Summary
Recently, Zimmerman et al.,1 highlighted the importance of accounting for the dependence between cells from the same individual when conducting differential expression analysis on single-cell RNA-sequencing data. Their work proved the inadequacy of pseudoreplication approaches for such analysis – This was an important step forward that was conclusively proven by them. A hierarchical single-cell expression simulation approach (hierarchicell) was developed by Zimmerman et al.,1 to generate non-differentially expressed genes upon which performance was evaluated using the type 1 error rate; the proportion of non-differentially expressed genes indicated as differentially expressed by a model. However, evaluating such models on their type 1 or type 2 error rate in isolation is insufficient to determine their true performance – for example, a method with low type 1 error may have a high type 2 error rate. Moreover, because no seed was set for the pseudo-random number generator used in hierarchicell, the different methods evaluated by Zimmerman et al. were done so on different simulated datasets. Here, we corrected these issues, reran the author’s analysis and found pseudobulk methods outperformed mixed models.

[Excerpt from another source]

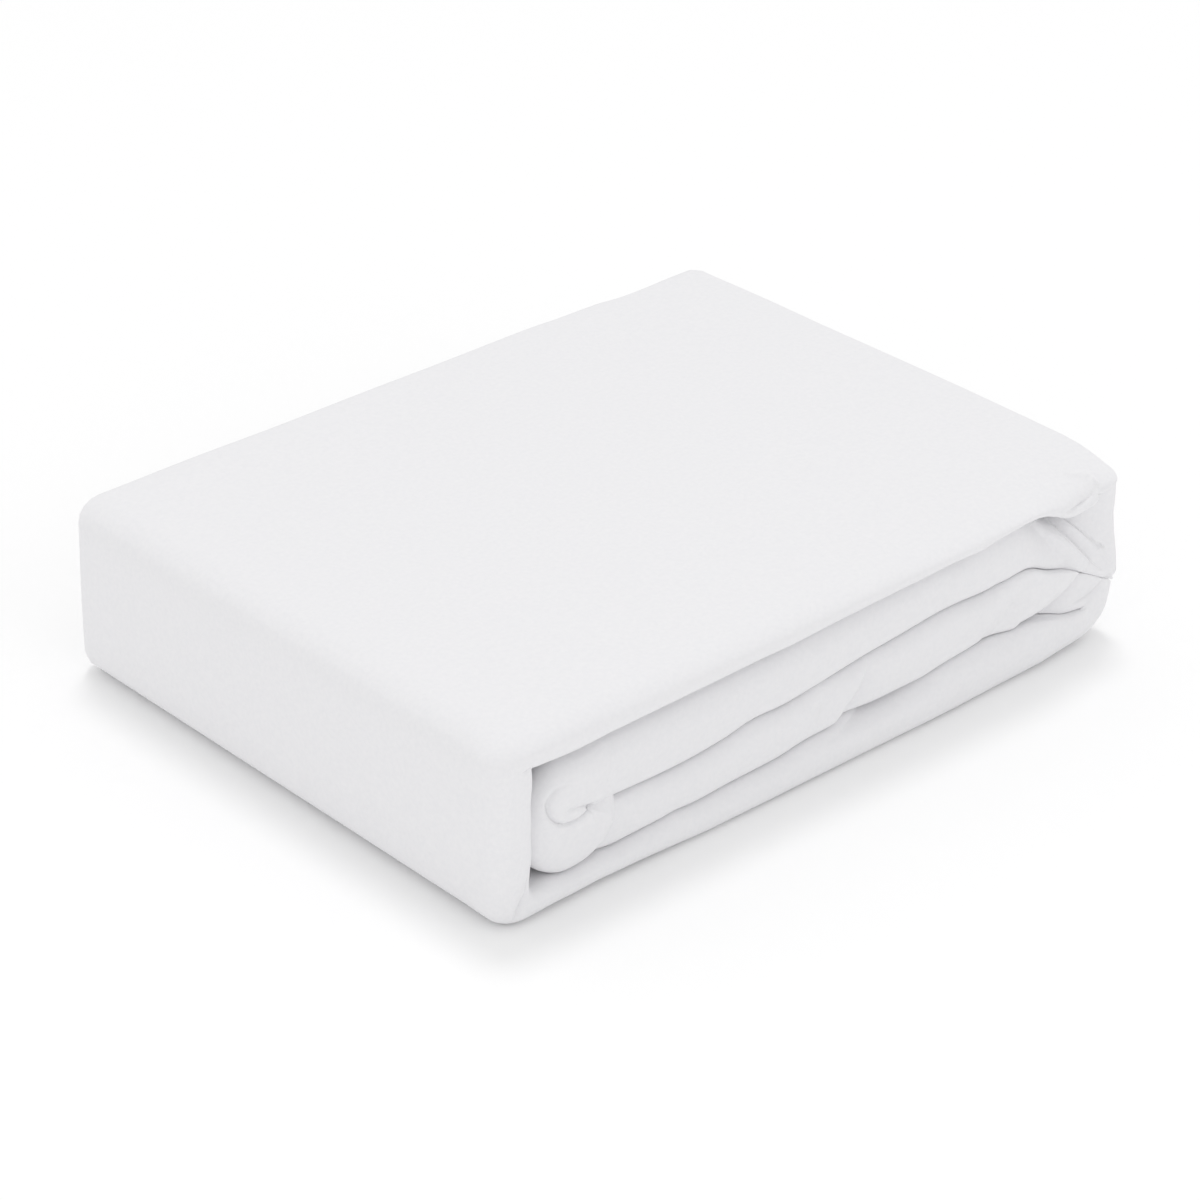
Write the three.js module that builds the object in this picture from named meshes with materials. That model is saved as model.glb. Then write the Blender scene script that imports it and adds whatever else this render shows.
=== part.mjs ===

Contact Alan Murphy: a.murphy{at}imperial.ac.uk, Nathan Skene: n.skene{at}imperial.ac.uk
Code availability The modified version of hierarchicell which returns all error metrics, uses the same simulated data across approaches and has checkpointing capabilities (if runs are aborted or crashed) is available at: https://github.com/neurogenomics/hierarchicell.
The benchmarking script along with the results are available at: https://github.com/Al-Murphy/reanalysis_scRNA_seq_benchmark.
Competing Interest Statement
The authors have declared no competing interest.
Footnotes
Arising From: Zimmerman, K. D., Espeland, M. A. & Langefeld, C. D. Nature Communications (2021). https://doi.org/10.1038/s41467-021-21038-1
It is known that pseudobulk approaches have mis-calibrated confidence intervals leading to lower than expected type 1 error rates. Thus we added ROC analyses to compare the approaches' sensitivity (1 minus type 2 error) at a consistent type 1 error rate to account for this. Pseudobulk approaches still outperformed all other methods, showing their lower type 1 error rate does not result in higher type 2 error rates.